Biological and Medical Sciences
The complexity of living systems and the ethical impossibility of performing fully controlled experiments with certain species of animals and humans provide a rich, and difficult to control, source of experimental bias. The scientific knowledge about the phenomenon under study, and the systematic elimination of probable causes of bias, by detecting confounding factors, is the only way to isolate true cause-effect relationships. It is also in epidemiology that experimenter bias has been better studied than in other sciences.
A number of studies into Spiritual Healing illustrate how the design of the study can introduce experimenter bias into the results. A comparison of two studies illustrates that subtle differences in the design of the tests can adversely affect the results of one. The difference was due to the intended result: a positive or negative outcome rather than positive or neutral.

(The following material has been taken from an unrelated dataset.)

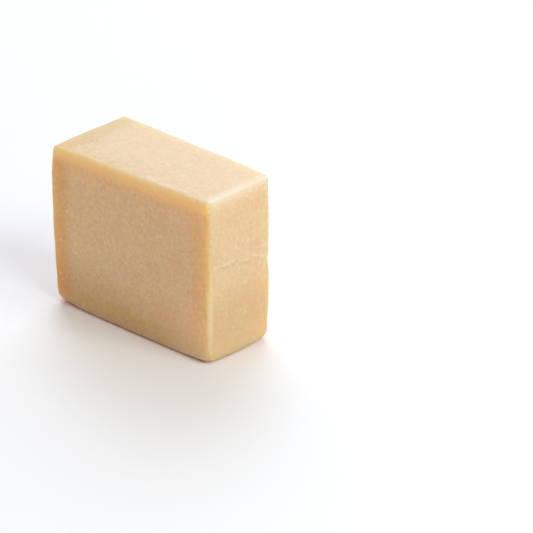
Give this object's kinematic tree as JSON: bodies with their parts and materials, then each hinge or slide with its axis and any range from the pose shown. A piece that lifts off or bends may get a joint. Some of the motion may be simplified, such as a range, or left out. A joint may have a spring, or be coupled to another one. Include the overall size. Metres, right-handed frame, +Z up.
{
  "type": "block of pecorino romano cheese",
  "caption": "Block of hard aged sheep's cheese with cut faces and rubbed edges, standing on a long narrow side.",
  "frame": {"origin": "middle of the flat foot that the block stands on", "axes": "+X along the block's long side towards the cracked end, +Y through it away from the broad front face, +Z up"},
  "size_m": [0.1126, 0.0504, 0.0909],
  "materials": {
    "cheese": "dense, slightly greasy cut cheese, ivory yellow with a deeper yellow dried skin at the edges"
  },
  "bodies": {
    "root": {"cheese_block": "cheese"}
  },
  "joints": []
}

A 1995 paper by Hodges & Scofield of spiritual healing used the growth rate of cress seeds as their independent variable in order to eliminate a placebo response or participant bias. The study reported positive results as the test results for each sample were consistent with the healers intention that healing should or should not occur. However the healer involved in the experiment was a personal acquaintance of the study authors raising the distinct possibility of experimenter bias. A randomized clinical trial, published in 2001, investigated the efficacy of spiritual healing (both at a distance and face-to-face) on the treatment of chronic pain in 120 patients. Healers were observed by "simulated healers" who then mimicked the healers movements on a control group while silently counting backwards in fives - a neutral rather than should not heal intention. The study found a decrease in pain in all patient groups but "no statistically significant differences between healing and control groups ... it was concluded that a specific effect of face-to-face or distant healing on chronic pain could not be demonstrated."